****/**** Image A+ Sound A Extras B
starring John Hurt, Richard Burton, Suzanna Hamilton, Gregor Fisher
written and directed by Michael Radford
by Walter Chaw George Orwell's 1984 is a fabulously paranoid fantasy in which everything predicted has not only come to pass but proven mild in comparison. Orwell himself failed to foresee how Big Brother's intrusion into all aspects of our lives would be a privilege we happily facilitated and paid for at a premium through the acquisition of our manifold devices and subscriptions. Cameras and microphones are recording every aspect of our existence...and that's just the way we wanted it.
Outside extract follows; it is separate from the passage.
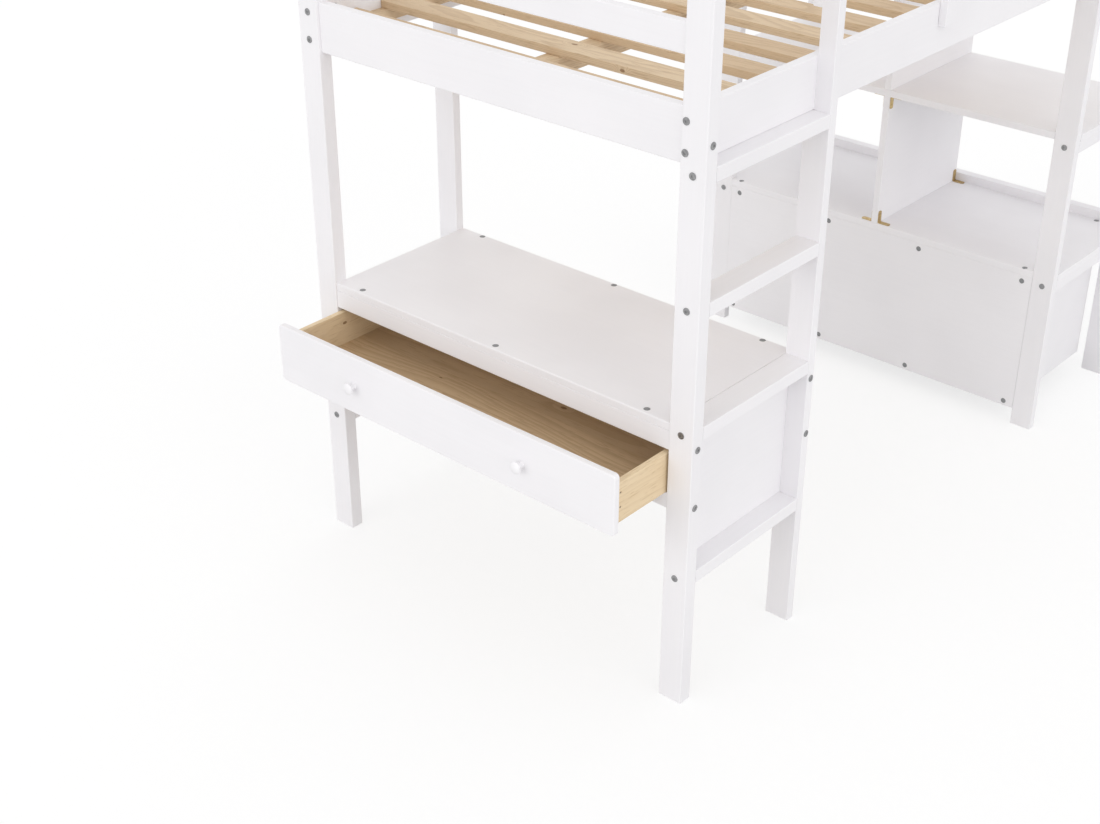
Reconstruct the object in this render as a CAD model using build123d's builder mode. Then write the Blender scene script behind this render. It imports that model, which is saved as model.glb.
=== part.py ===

Capitalism is the most pernicious form of authoritarianism. We are slaves to ease. 1984 is, for all intents and purposes, a plagiarism of Yevgeny Zamyatin's We, a novel written in 1923 and instantly suppressed in Zamyatin's native Russia for being ideologically undesirable. It wasn't published there until 1988 in the temporary spirit of glasnost, though copies of it had been in circulation abroad for decades. Orwell, reviewing We for TRIBUNE MAGAZINE in January of 1947, identified it as one of "the literary curiosities of this book-burning age." "This is a book to look out for when an English version appears," he wrote, and suggested that Aldous Huxley had borrowed from it extensively for A Brave New World. (For what it's worth, Huxley denied the charge vociferously and, having read We, I'd have to agree with him.) Orwell went on to criticize We for lacking political focus in favour of a more general fear of "the machine." So I like to think of 1984, written three years after this review of We, to be Orwell's attempt to correct what he identified as that work's essential flaw rather than a more cynical wholesale lift. I like to think he was driven more by the urgency of the message than by the venality of stolen valour.